Still, it left me storming away in a huff. A little drunk from downing more mimosa than was entirely appropriate on an empty stomach, and I didn’t even get my goddamn cappuccino. I get more and more tired of this city every day that passes and I have to keep on living here. The rational part of my brain understands I’ve got it as good as its ever going to get here. Publishers that wont drop me, a boss with a sore spot for fuckups, the freedom to get drunk before work on a Tuesday and not have anyone blink when I come crashing into the room. The door to my office slams against the wall inside with a hard thwack, making the glass vibrate. There’s already a little spot on the wall where the drywall has the outline of the door handle, a cracked circle where there should be smooth, beige paint.

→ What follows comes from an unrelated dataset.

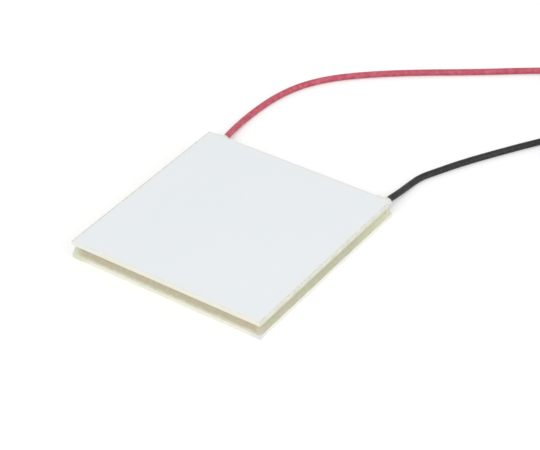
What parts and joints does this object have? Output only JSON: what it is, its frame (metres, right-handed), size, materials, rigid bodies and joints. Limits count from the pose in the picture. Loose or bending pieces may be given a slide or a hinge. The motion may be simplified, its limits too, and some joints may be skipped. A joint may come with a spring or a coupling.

“Hume wants to see you in his office,” comes Vespers voice when he pokes his head around the doorway. He looks like a floating torso when he does that, and I mentally will him all the way into my line of sight. Something grins in my chest when he actually does it, leans his shoulder against the frame, as if afraid to cross the invivible boundary into my office.
I can’t blame him.
“Any chance you got a cappuccino in your purse?” I groan from my place slumped in the spinning chair. I use my foot to push it so I’m facing him directly. “Got ambushed my Mom Squad at La Papillion.”
“Ugh, gross. No cappuccino, but I can get you the nasty stuff from the pot,” a grimace, a light in his eyes that never goes out. He crosses his arms, shrugs. “Even restocked the creamer.”
My hero.
He leaves and it takes me a long minute to push back up out of my chair. I saw the fucking article in Victors View; I know the meeting is going to be about one of two things, if not both. He is going to tell me the original direction for the Patricia death piece isn’t going to work anymore, that the sympathetic angle is going to fall flat. Then he’s going to tell me to write some bullshit about Patricia inciting rebellion, insinuate she’s got some nasty ties to Thirteen.
And you know what he fucking did?
Exactly that.
So I flip him off and tell him to shove it before walking away. Sometimes, it feels like I know everything, but I don’t. I just know this place, and all the ways its damned us. All the awful, intimate ways. At least Vesper left a mug of coffee on my desk, which I burn myself chugging before demanding Hailshams personal line.